The two pieces then fell to the floor, explaining
the two other crashing sounds. The footage also revealed,
and this survives on digital video to this day, that immediately
after the frame pieces fell, a dark shadow moved across the
top of the video screen from the location where the frame
pieces originally stood, across the screen and out of view...

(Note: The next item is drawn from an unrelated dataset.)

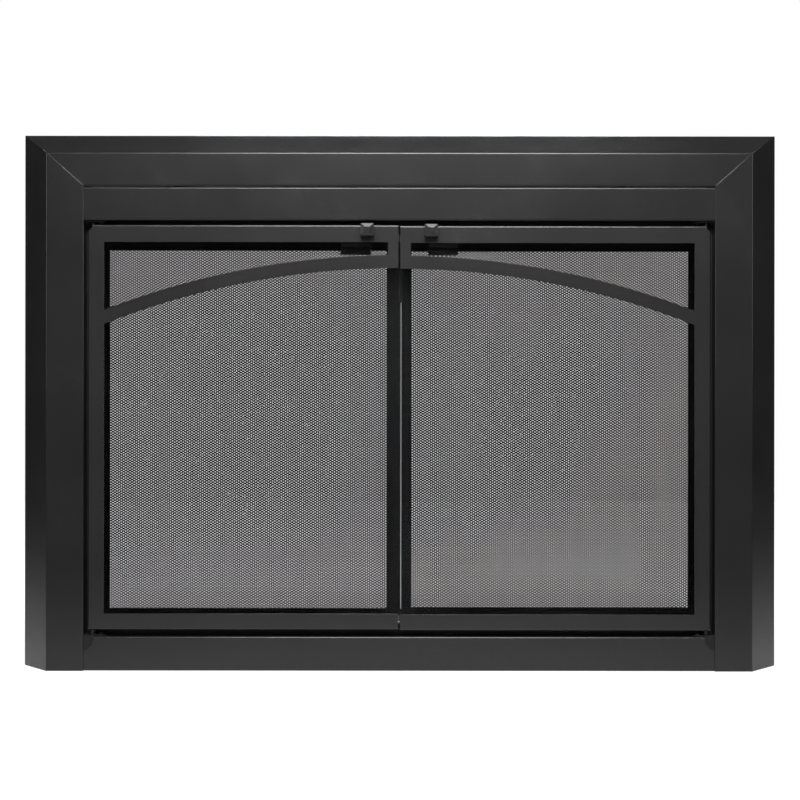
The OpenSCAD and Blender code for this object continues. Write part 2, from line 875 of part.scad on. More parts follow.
// Screws of the lintel clamps and floor brackets.
module anchor_screws() {
    color(zinc) both_sides() {
        for (y = clamp_bolt_ys)
            translate([-anchor_x, y, clamp_bar_z]) facing_down() pan_screw(screw_d, anchor_t + sheet);
        for (x = anchor_bolt_xs)
            translate([x, neck_reach + anchor_t, anchor_bolt_z])
                facing_rear() pan_screw(screw_d, anchor_t + sheet + sheet_grip);
    }
}

// ---------------------------------------------------------------- doors

// Front outline of a door, with its top outer corner cut away.
module door_outline() {
    polygon([
        [door_in, door_bottom],
        [door_in, door_top],
        [door_out + corner_cut, door_top],
        [door_out, door_top - corner_cut],
        [door_out, door_bottom],
    ]);
}

// The opening over the arch, and the one under it that runs on to the meeting edge.
module door_openings() {
    difference() {
        translate([open_out, open_bottom])
            square([door_in - meeting_stile - open_out, open_top - open_bottom]);
        translate([0, arch_centre_z]) circle(r = arch_r);
    }
    intersection() {
        translate([open_out, open_bottom])
            square([door_in + 1 - open_out, open_top - open_bottom]);
        translate([0, arch_centre_z]) circle(r = arch_r - arch_bar);
    }
}

// Places of the glass clips, as (x, z, angle) with the clip pointing at the glass.
clip_side_x = glass_out - gasket_t - clip_room;
clip_top_z = glass_top + gasket_t + clip_room;
clip_bottom_z = glass_bottom - gasket_t - clip_room;
clip_places = concat(
    [for (share = [0.25, 0.5, 0.75])
        [clip_side_x, glass_bottom + (glass_top - glass_bottom) * share, 0]],
    [for (share = [0.25, 0.7]) [glass_out * share + glass_in * (1 - share), clip_top_z, 90]],
    [for (share = [0.2, 0.5, 0.8]) [glass_out * share + glass_in * (1 - share), clip_bottom_z, -90]]
);

module door_frame() {
    color(powder_black) difference() {
        union() {
            intersection() {
                union() {
                    along_y(door_y, door_back_y) difference() {
                        translate([door_out + flat_inset, door_bottom + flat_inset])
                            square([
                                door_in - door_out - flat_inset,
                                door_top - door_bottom - 2 * flat_inset
                            ]);
                        door_openings();
                    }
                    along_x(door_out, door_in) folded_sheet([
                        [door_rear_y, door_top],
                        [door_y, door_top],
                        [door_y, door_top - flat_inset],
                    ]);
                    along_x(door_out, door_in) folded_sheet([
                        [door_y, door_bottom + flat_inset],
                        [door_y, door_bottom],
                        [door_rear_y, door_bottom],
                    ]);
                    along_z(door_bottom, door_top) folded_sheet([
                        [door_out, door_rear_y],
                        [door_out, door_y],
                        [door_out + flat_inset, door_y],
                    ]);
                }
                along_y(door_y - 1, door_rear_y + 1) door_outline();
            }
            for (p = clip_places)
                translate([p[0], door_back_y - weld_depth, p[1]])
                    facing_rear() cylinder(r = clip_stud_d / 2, h = stud_len + weld_depth);
        }
        translate([-knob_x, door_y - 1, door_top - knob_drop])
            facing_rear() cylinder(r = screw_d / 2 + hole_extra, h = sheet + 2);
        block(
            [door_out + sheet, door_y + bend_r + 0.5, door_bottom - 1],
            [door_out + corner_cut, door_rear_y + 1, door_bottom + sheet + 1]
        );
    }
}

module door_glass() {
    color(smoked) block([glass_out, glass_y, glass_bottom], [glass_in, glass_rear_y, glass_top]);
}

// Tape folded over the outer, top and bottom edges of the glass.
module glass_gasket() {
    color(gasket_grey) difference() {
        block(
            [glass_out - gasket_t, door_back_y, glass_bottom - gasket_t],
            [glass_in, gasket_rear_y, glass_top + gasket_t]
        );
        block([glass_out, glass_y, glass_bottom], [glass_in + 1, glass_rear_y, glass_top]);
        block(
            [glass_out + gasket_leg, door_back_y - 1, glass_bottom + gasket_leg],
            [glass_in + 1, gasket_rear_y + 1, glass_top - gasket_leg]
        );
    }
}

// A clip on the origin's stud: a plate over the gasket, towards +X, and a heel on the door.
module glass_clip() {
    reach = clip_room + clip_cover;
    heel = clip_stud_d / 2 + clip_heel;
    difference() {
        union() {
            block([-heel, gasket_rear_y - door_back_y, -clip_w / 2],
                [reach, gasket_rear_y - door_back_y + clip_t, clip_w / 2]);
            block([-heel, 0, -clip_w / 2], [-heel + clip_t, gasket_rear_y - door_back_y, clip_w / 2]);
        }
        facing_rear() cylinder(r = clip_stud_d / 2 + 0.1, h = stud_len);
    }
}

module glass_clips() {
    color(zinc) for (p = clip_places)
        translate([p[0], door_back_y, p[1]]) rotate([0, p[2], 0]) glass_clip();
}

module clip_nuts() {
    color(zinc) for (p = clip_places)
        translate([p[0], gasket_rear_y + clip_t, p[1]])
            facing_rear() hex_nut(clip_stud_d * 0.95, nut_h);
}

// Outline of the knob from above or from its side: a straight base and a tapered nose.
module knob_side(width) {
    polygon([
        [-width / 2, 0],
        [width / 2, 0],
        [width / 2, -knob_base],
        [width / 2 * knob_taper, -knob_h],
        [-width / 2 * knob_taper, -knob_h],
        [-width / 2, -knob_base],
    ]);
}

module knob() {
    hole_depth = moulding_grip + 2;
    color(powder_black) translate([-knob_x, door_y, door_top - knob_drop]) difference() {
        intersection() {
            along_z(-knob_tall / 2, knob_tall / 2) knob_side(knob_w);
            rotate([0, 90, 0]) along_z(-knob_w / 2, knob_w / 2) knob_side(knob_tall);
        }
        translate([0, -hole_depth, 0])
            facing_rear() cylinder(r = screw_d / 2 + 0.1, h = hole_depth + 1);
    }
}

module knob_screw() {
    color(zinc) translate([-knob_x, door_back_y, door_top - knob_drop])
        facing_rear() pan_screw(screw_d, sheet + moulding_grip);
}

// Angle spot-welded under the top edge, whose hanging leg meets the catch.
module strike_plate() {
    x0 = -catch_x - strike_w / 2;
    x1 = -catch_x + strike_w / 2;
    top_z = door_top - sheet;
    color(zinc) {
        block([x0, strike_y - strike_leg, top_z - sheet], [x1, strike_y + sheet / 2, top_z]);
        block([x0, strike_y, top_z - strike_h], [x1, strike_y + sheet, top_z]);
    }
}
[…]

in a room that I could vouch contained no living beings. I
could easily see how one could rig some heavy bed frame pieces
to fall behind a door, but to create the shadow would have
been a much higher-level hoax.
As quickly as it had begun, our hunt was now
over. We retreated upstairs, all of us unhurt, and at least
one of us still very confused. Patti led a closing prayer,
thanking a higher power for our safety and for what we had
seen.
My personal prayer sounded something more
like "Take that, Vincent Price!" Safely buckled
in my car moments later, I decided to check my camera before
leaving. Image after image turned up nothing, causing me to
consider the possibility that overzealous ghost-hunters somehow
altered the other cameras we had used.
And then I came upon it -- a roundish, white
(some would say "ghostly") image appears right in
front of Patti in one of the random shots I had taken while
in the laundry room. There were no mirrors in the room, nothing
reflective that could explain away the image. I snapped it
myself, on my own camera.
I left the ghost hunt like I left my undergraduate
days -- amazed and confused by the experience, but glad I
did it. I didn't leave scarred for life, nor did I physically
see or hear anything that proved beyond the shadow-of-a-doubt
the existence of life beyond death. But was something going
on that I couldn't explain? Absolutely. I discovered that,
when the time comes for me to tell my son not to be afraid
of ghosts because they don't exist, I'd be saying it just
as much for my own benefit as for his.